The sharp decline in oil prices took on a new dimension when, for the first time in history, NYMEX WTI Crude contracts traded with a negative price. How that happened, the implications of it, and whether it will happen again are a matter for discussion.
The negative move in oil does not have as much to do with an international price war as it does with a lack of demand exacerbated by the full storage capacity in the United States and the financial mechanics of the market.
Global oil demand has been trending towards 100 million barrels per day, but the International Energy Agency expects global oil demand to suffer it’s largest year over year decline ever – a drop of 29 million barrels per day in April. This puts global oil consumption at the lowest level since 1995. A recovery isn’t expected anytime soon. Looking out to December, the IEA still expects demand to be 2.7 million barrels per day below where it was in 2019. In that context, the OPEC+ agreement between Russia and Saudi Arabia to cut production by nearly 10 million barrels per day suddenly seems less dramatic.
This decline in demand has caused a glut of oil, which has been forced into storage facilities instead of into consumers’ (individual, transportation, aviation, and industrial users’) tanks. In it’s Weekly Petroleum Status Report, the Energy Information Administration (EIA) reports that storage levels are at record levels of the five year range, and Bloomberg has reported that Goldman Sachs estimates we will be at full capacity within 3-4 weeks.

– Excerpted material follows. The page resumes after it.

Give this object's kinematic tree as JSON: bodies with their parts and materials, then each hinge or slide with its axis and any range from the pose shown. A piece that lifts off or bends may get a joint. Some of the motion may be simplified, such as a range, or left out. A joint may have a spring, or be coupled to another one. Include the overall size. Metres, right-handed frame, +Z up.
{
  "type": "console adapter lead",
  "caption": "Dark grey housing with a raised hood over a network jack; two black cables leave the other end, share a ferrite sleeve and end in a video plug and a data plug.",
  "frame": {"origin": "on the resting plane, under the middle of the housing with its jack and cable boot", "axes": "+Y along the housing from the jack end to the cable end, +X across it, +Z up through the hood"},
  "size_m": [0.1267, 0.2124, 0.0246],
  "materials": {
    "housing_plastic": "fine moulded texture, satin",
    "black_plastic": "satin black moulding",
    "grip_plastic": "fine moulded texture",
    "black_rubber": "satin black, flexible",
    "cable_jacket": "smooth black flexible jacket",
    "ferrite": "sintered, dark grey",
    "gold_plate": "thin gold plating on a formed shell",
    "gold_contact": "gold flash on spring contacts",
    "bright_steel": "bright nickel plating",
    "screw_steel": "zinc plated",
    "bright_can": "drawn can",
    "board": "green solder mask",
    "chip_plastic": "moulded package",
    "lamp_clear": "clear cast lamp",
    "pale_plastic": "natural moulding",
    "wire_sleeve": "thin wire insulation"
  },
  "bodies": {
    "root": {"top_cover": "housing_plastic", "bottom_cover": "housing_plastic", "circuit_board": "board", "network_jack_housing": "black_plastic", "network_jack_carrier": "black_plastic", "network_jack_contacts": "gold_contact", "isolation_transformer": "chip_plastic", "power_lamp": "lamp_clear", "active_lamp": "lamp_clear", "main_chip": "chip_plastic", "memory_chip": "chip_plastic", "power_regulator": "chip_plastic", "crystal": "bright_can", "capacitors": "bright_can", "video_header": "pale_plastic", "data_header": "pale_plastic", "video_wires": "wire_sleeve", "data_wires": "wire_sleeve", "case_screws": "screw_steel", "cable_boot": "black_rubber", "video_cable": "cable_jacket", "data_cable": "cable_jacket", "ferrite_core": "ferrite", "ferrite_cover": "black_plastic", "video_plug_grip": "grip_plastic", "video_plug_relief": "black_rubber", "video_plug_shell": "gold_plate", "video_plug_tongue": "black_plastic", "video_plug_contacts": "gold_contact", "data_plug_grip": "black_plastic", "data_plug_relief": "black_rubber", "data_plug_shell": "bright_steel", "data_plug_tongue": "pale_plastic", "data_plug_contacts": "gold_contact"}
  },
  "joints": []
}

This lack of storage has a significant impact on the price of crude oil and the quoted price of NYMEX WTI Crude, the product most often referenced in the United States. Crude oil is traded in standardized, monthly contracts on the futures market, and buyers of the contract are obliged to take physical delivery of the oil. When buyers had no ability to take possession and store the oil they had previously purchased (for example, investment funds that had no intention of taking possession of the oil and intended to sell those contracts at a profit to an end-user), they were forced to pay others to take delivery, reflected in the negative price.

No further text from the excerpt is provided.